Structuring of the soybean rhizosphere microbiome under application of potassium fertilizers

Abstract

The unconscious intensification of agricultural practices can result in the loss of soil quality, erosion and consequently a negative effect on plant development. Soil microbial communities, especially the rhizosphere, are closely linked to crop productivity and health. Thus, a better understanding of how agricultural management affects soil microbiota is necessary to promote sustainable agriculture. Among the different components of the agricultural production system, few studies seek to understand how the soil microbiota responds to the use of different sources of potassium (K) used as fertilizers. In this sense, this project aims to understand the changes in the taxonomic and functional profile, in the diversity and in the interaction networks of the microbial communities associated with the soybean rhizosphere, caused by the use of potassium fertilizers.

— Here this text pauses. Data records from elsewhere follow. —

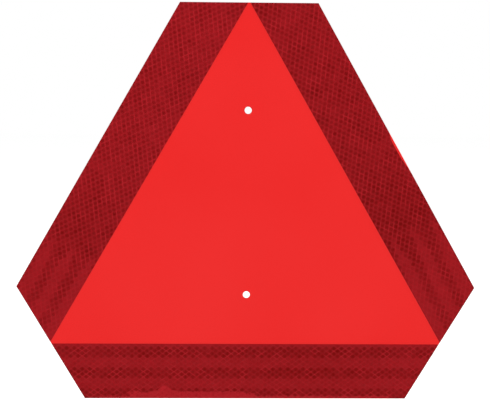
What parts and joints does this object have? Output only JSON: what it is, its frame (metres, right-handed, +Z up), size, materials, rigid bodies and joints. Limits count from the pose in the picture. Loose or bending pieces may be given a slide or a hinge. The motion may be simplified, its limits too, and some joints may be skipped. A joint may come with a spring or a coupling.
{
  "type": "slow moving vehicle sign",
  "caption": "Flat six-sided vehicle rear marker: a fluorescent triangle inside a red reflective tape border, with bolt holes on its centre line.",
  "frame": {"origin": "midway between the bolt holes, on the back of the sheet, where the sign meets what carries it", "axes": "upright: +X across the sign's width, +Y out of its back, -Y out of its face, +Z up"},
  "size_m": [0.4092, 0.0016, 0.3545],
  "materials": {
    "aluminium_sheet": "mill finish",
    "fluorescent_film": "fluorescent film, satin",
    "reflective_tape": "prismatic reflective, dark red"
  },
  "bodies": {
    "root": {"backing_plate": "aluminium_sheet", "fluorescent_face": "fluorescent_film", "left_border_strip": "reflective_tape", "right_border_strip": "reflective_tape", "bottom_border_strip": "reflective_tape"}
  },
  "joints": []
}
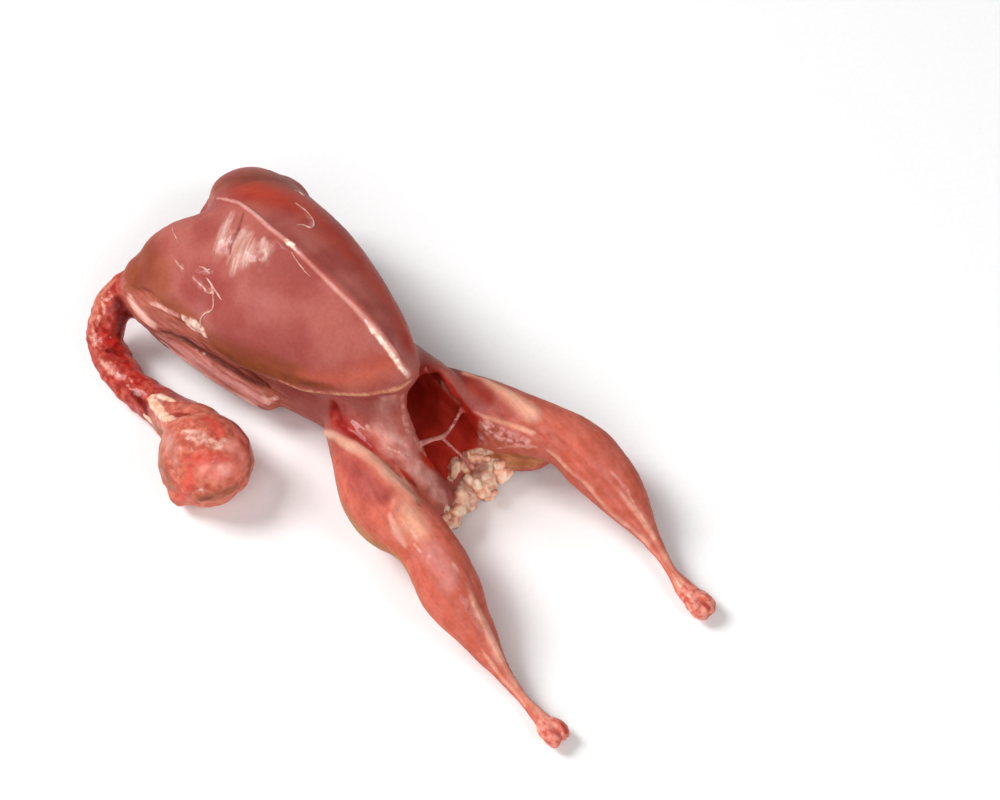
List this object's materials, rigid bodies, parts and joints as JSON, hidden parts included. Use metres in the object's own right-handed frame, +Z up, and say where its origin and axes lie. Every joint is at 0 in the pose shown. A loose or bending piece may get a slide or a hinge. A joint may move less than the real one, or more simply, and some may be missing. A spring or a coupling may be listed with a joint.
{
  "type": "dressed quail",
  "caption": "Small skinned and cleaned game bird lying on its back, with a curled neck, wing stubs, splayed legs and an open body cavity; raw food.",
  "frame": {"origin": "on the table, on the flat of the back, under the middle of the body and in its middle plane", "axes": "+Z up out of the breast, +Y along the keel towards the neck, +X the bird's left side"},
  "size_m": [0.062, 0.1195, 0.0399],
  "materials": {
    "meat": "wet raw meat under a thin clear membrane"
  },
  "bodies": {
    "root": {"dressed_quail": "meat"}
  },
  "joints": []
}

For this purpose, the work will consist of 3 main experiments, which will aim to: (a) understand the changes caused in the microbial composition of the rhizosphere of soybean culture fertilized with different potassium sources (potassium chloride, potassium sulfate and phonolite rock) furthermore, to compare the composition of the microbial community between the rhizospheric soil and the bulk soil and, (b) how the presence of potassium fertilizers impacts the establishment and efficiency of inoculants (Azospirillum brasiliense and Bacillus sp.). The assays will be carried out in a greenhouse, and the evaluation will be performed using complementary techniques, covering enzymatic activity, metabolic profile of the community, pattern of colonization of the rhizoplane and anatomical alterations of soybean, DNA extraction and sequencing of specific regions (16S rRNA for identification of bacteria and ITS for fungi) of rhizospheric and bulk soil samples, as well as analysis of plant development, such as dry and fresh weight, plant height, shoot and root length, and productivity. Additionally, to understand the survival of inoculants, qPCR and microscopy methodologies will be used. With the results obtained during the project, it is expected to understand the functional and structural changes of microbial communities caused by the use of different potassium fertilizers, which will support the management with greater use and benefits of ecosystem services derived from the microbial ecology of the soil and of the rhizosphere. (AU)